Charles-Louis hesitated.
All had been going well in Florida. The orange groves needed less attention and were more predictable than his vineyards, and much of his summer had been spent cruising on the Laura Dear.
Back at the mansion, where the giant marquee was already under construction, Laura had entered the Baron’s quarters to ask him about some last-minute preparations. Although it was not yet noon, she had found her prospective bridegroom in the arms of Rosa Delaware.
Laura had been doing her best for some time to ignore the rumours that had been circulating about Charles-Louis’ proclivity for women, many of whom she suspected were her close friends. Had she not felt that she was rapidly becoming a laughing stock, she might have overlooked what might, in other circumstances, have been regarded as an indiscretion.
Coming as it did hard on the heels of his seduction of her New York decorator, who had been unable to keep what she saw as her double triumph at the Spray mansion to herself, Laura flipped her lid.

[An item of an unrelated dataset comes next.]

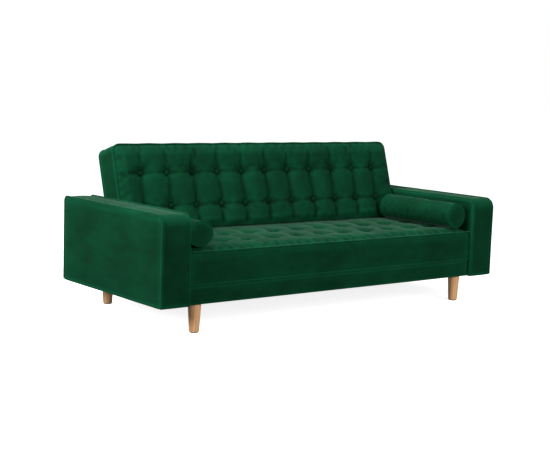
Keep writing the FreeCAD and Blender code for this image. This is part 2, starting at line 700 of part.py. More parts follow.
def make_back_frame():
    outer = BACK_PLATE_X
    z0 = PANEL_LEVEL
    z1 = BACK_FRAME_LEVEL
    y0 = BACK_END_FROM_PIVOT + BACK_END_WALL + BACK_POCKET_CLEARANCE
    y1 = BACK_END_FROM_PIVOT + BACK_LENGTH - BACK_END_WALL - BACK_POCKET_CLEARANCE
    inner = outer - BACK_RAIL_WIDTH
    low_inner = y0 + BACK_RAIL_WIDTH
    high_inner = y1 - BACK_RAIL_WIDTH
    save("back_bottom_rail", stand_up(box(-inner, inner, y0, low_inner, z0, z1)))
    save("back_top_rail", stand_up(box(-inner, inner, high_inner, y1, z0, z1)))
    stile_start = BACK_END_FROM_PIVOT + NOTCH_AHEAD + BACK_POCKET_CLEARANCE
    for name, side in SIDES.items():
        foot = side_box(side, inner, NOTCH_X - BACK_POCKET_CLEARANCE, y0, stile_start, z0, z1)
        stile = side_box(side, inner, outer, stile_start, y1, z0, z1).fuse(foot)
        save(f"back_{name}_stile", stand_up(stile.cut(back_arm_screws(side))))
    save("back_mid_stiles", *[
        stand_up(box(x - BACK_RAIL_WIDTH / 2, x + BACK_RAIL_WIDTH / 2, low_inner, high_inner, z0, z1))
        for x in (-CROSS_RAIL_X, CROSS_RAIL_X)
    ])
    bands = []
    columns = [(n - (SPRINGS - 1) / 2) * TUFT_PITCH for n in range(SPRINGS)]
    for x in columns:
        bands.append(stand_up(box(
            x - WEBBING_WIDTH / 2, x + WEBBING_WIDTH / 2, low_inner, high_inner,
            z1 - WEBBING_THICKNESS, z1,
        )))
    save("back_webbing", *bands)


# ---------------------------------------------------------------- hinges


def pivot_pin(side, clearance):
    head_x = BRACKET_X + PLATE_THICKNESS
    shank = side_rod(side, PIN_NUT_X, head_x, PIVOT_Y, PIVOT_Z, PIN_RADIUS + clearance)
    head = side_rod(side, head_x, head_x + PIN_HEAD, PIVOT_Y, PIVOT_Z, PIN_HEAD_RADIUS)
    return shank.fuse(head)


def hinge_bore(side, radius):
    return side_rod(side, PIN_NUT_X - 1, ARM_INNER, PIVOT_Y, PIVOT_Z, radius)


def make_bracket(name, side):
    x1 = BRACKET_X + PLATE_THICKNESS
    low = (BRACKET_X, x1) if side > 0 else (-x1, -BRACKET_X)
    foot_top = BASE_TOP + PLATE_THICKNESS
    web = polygon_yz([
        (PIVOT_Y - BRACKET_AHEAD, foot_top), (PIVOT_Y + BRACKET_BEHIND, foot_top),
        (PIVOT_Y + HUB_RADIUS, PIVOT_Z), (PIVOT_Y - HUB_RADIUS, PIVOT_Z),
    ], *low)
    hub = side_rod(side, BRACKET_X, x1, PIVOT_Y, PIVOT_Z, HUB_RADIUS)
    foot = side_box(
        side, x1 - BRACKET_FOOT_WIDTH, x1, PIVOT_Y - BRACKET_AHEAD, PIVOT_Y + BRACKET_BEHIND,
        BASE_TOP, foot_top,
    )
    bracket = web.fuse([hub, foot])
    save(f"{name}_hinge_bracket", bracket.cut([hinge_bore(side, PIN_RADIUS)] + bracket_screws(side)))


def make_seat_arm(name, side):
    x0 = SEAT_PLATE_X
    x1 = x0 + PLATE_THICKNESS
    elbow = (SEAT_FRAME_REAR + SCREW_LENGTH / 2, SEAT_PLATE_Z)
    start = (seat_arm_bolt_places()[-1] - PLATE_HALF_WIDTH, SEAT_PLATE_Z)
    arm = bar_yz(side, x0, x1, start, elbow, PLATE_HALF_WIDTH)
    arm = arm.fuse([
        bar_yz(side, x0, x1, elbow, (PIVOT_Y, PIVOT_Z), PLATE_HALF_WIDTH),
        side_rod(side, x0, x1, PIVOT_Y, PIVOT_Z, HUB_RADIUS),
    ])
    bore = hinge_bore(side, PIN_RADIUS + PIN_CLEARANCE)
    save(f"{name}_seat_arm", arm.cut([bore] + seat_arm_screws(side)))
    drum = side_rod(side, DRUM_X, SEAT_PLATE_X, PIVOT_Y, PIVOT_Z, DRUM_RADIUS)
    return drum.cut(bore)


def make_back_arm(name, side):
    x0 = BACK_PLATE_X
    x1 = x0 + PLATE_THICKNESS
    elbow = (2 * BACK_END_FROM_PIVOT, BACK_PLATE_LEVEL)
    end = (BACK_END_FROM_PIVOT + NOTCH_AHEAD + 4 * BACK_RAIL_WIDTH, BACK_PLATE_LEVEL)
    arm = bar_yz(side, x0, x1, (0.0, 0.0), elbow, PLATE_HALF_WIDTH)
    arm = arm.fuse([
        bar_yz(side, x0, x1, elbow, end, PLATE_HALF_WIDTH),
        side_rod(side, x0, x1, 0.0, 0.0, HUB_RADIUS),
    ])
    bore = side_rod(side, x0 - 1, x1 + 1, 0.0, 0.0, PIN_RADIUS + PIN_CLEARANCE)
    save(f"{name}_back_arm", stand_up(arm.cut([bore] + back_arm_screws(side))))


def hex_nut(side):
    corners = []
    for n in range(7):
        angle = math.radians(60 * n)
        y = PIVOT_Y + PIN_NUT_RADIUS * math.cos(angle)
        z = PIVOT_Z + PIN_NUT_RADIUS * math.sin(angle)
        corners.append(vec(side * PIN_NUT_X, y, z))
    nut = Part.Face(Part.makePolygon(corners)).extrude(vec(side * PIN_NUT, 0, 0))
    return nut.cut(hinge_bore(side, PIN_RADIUS))


def make_hinges():
    drums = []
    for name, side in SIDES.items():
        make_bracket(name, side)
        drums.append(make_seat_arm(name, side))
        make_back_arm(name, side)
    save("ratchet_drums", *drums)
    sides = SIDES.values()
    save("pivot_pins", *[pivot_pin(side, 0.0) for side in sides])
    save("pivot_nuts", *[hex_nut(side) for side in sides])
    save("bracket_screws", *[screw for side in sides for screw in bracket_screws(side)])
    save("seat_arm_screws", *[screw for side in sides for screw in seat_arm_screws(side)])
    save("back_arm_screws", *[stand_up(screw) for side in sides for screw in back_arm_screws(side)])
    save("arm_bolts", *[bolt for side in sides for bolt in arm_bolts(side)])


# ---------------------------------------------------------------- bolsters


def make_bolsters():
    z = SEAT_TOP + BOLSTER_RADIUS + BOLSTER_SEAT_GAP
    for name, side in SIDES.items():
        x = ARM_INNER - BOLSTER_ARM_GAPS[name] - BOLSTER_RADIUS
        roll = Part.makeCylinder(
            BOLSTER_RADIUS, BOLSTER_LENGTH, vec(side * x, BOLSTER_FRONT, z), vec(0, 1, 0)
        )
        rims = [edge for edge in roll.Edges if isinstance(edge.Curve, Part.Circle)]
        save(f"{name}_bolster", roll.makeFillet(BOLSTER_EDGE, rims))


make_legs()
make_base()
make_rests()
for side_name, side_sign in SIDES.items():
    make_arm(side_name, side_sign)
make_seat_cushion()
make_seat_frame()
make_back_cushion()
make_back_frame()
make_hinges()
make_bolsters()
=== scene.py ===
"""Upholstery, timber and hardware finishes for a click-clack futon sofa bed, built around its CAD frame."""

import json
import logging
import math
from dataclasses import dataclass, field
from enum import Enum
from typing import Callable, Iterable, Sequence

import bpy
import numpy as np
from mathutils import Matrix, Vector

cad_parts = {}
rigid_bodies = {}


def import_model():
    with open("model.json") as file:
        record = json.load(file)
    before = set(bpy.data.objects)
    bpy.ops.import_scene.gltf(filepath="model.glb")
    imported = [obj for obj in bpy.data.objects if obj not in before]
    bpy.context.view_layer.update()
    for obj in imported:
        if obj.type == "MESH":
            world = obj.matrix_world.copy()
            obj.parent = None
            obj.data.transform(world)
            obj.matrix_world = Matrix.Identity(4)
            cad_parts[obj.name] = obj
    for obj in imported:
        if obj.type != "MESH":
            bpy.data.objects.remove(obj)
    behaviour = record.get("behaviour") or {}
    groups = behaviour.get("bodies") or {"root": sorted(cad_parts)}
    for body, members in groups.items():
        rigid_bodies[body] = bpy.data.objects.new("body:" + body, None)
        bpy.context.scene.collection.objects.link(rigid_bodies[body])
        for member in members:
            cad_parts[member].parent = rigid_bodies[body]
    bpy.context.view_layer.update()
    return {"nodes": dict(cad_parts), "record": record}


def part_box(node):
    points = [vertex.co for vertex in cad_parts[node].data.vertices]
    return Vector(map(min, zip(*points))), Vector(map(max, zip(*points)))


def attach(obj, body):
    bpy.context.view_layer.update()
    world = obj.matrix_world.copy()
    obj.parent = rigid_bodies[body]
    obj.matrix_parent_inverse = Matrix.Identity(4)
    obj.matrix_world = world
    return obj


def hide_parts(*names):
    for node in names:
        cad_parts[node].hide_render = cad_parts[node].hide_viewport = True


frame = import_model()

LOG = logging.getLogger("sofa_bed")
MM = 0.001
Array = np.ndarray

# Cloth frames, and the depth of fold that counts as a full one, which takes the full painted highlight or
# shade on the velvet.
SETTLE_FRAMES = 20
FULL_FOLD = 0.36 * MM

# Distance between the rings of a piping cord.
PIPING_STEP = 9.0 * MM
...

Emptying a large Chinese flower vase (famille rose) of contract lilies over the copulating couple – so that the brass and mahogany bed resembled a lily pond – and shrieking like a harridan, she hurled everything in sight that was not battened down at the lovers, and told Charles-Louis Eugène Bertrand, Baron de Cluzac, to get the hell out.
The Baron’s subsequent remorse – he knew on which side his wheat-toast was buttered – got him nowhere. Before she had signed the pre-nuptial contract on which they had agreed, and which would get Charles-Louis out of his financial difficulties, Laura Spray had had her butler pack his valise, and ordered the immediate dismantling of the marquee.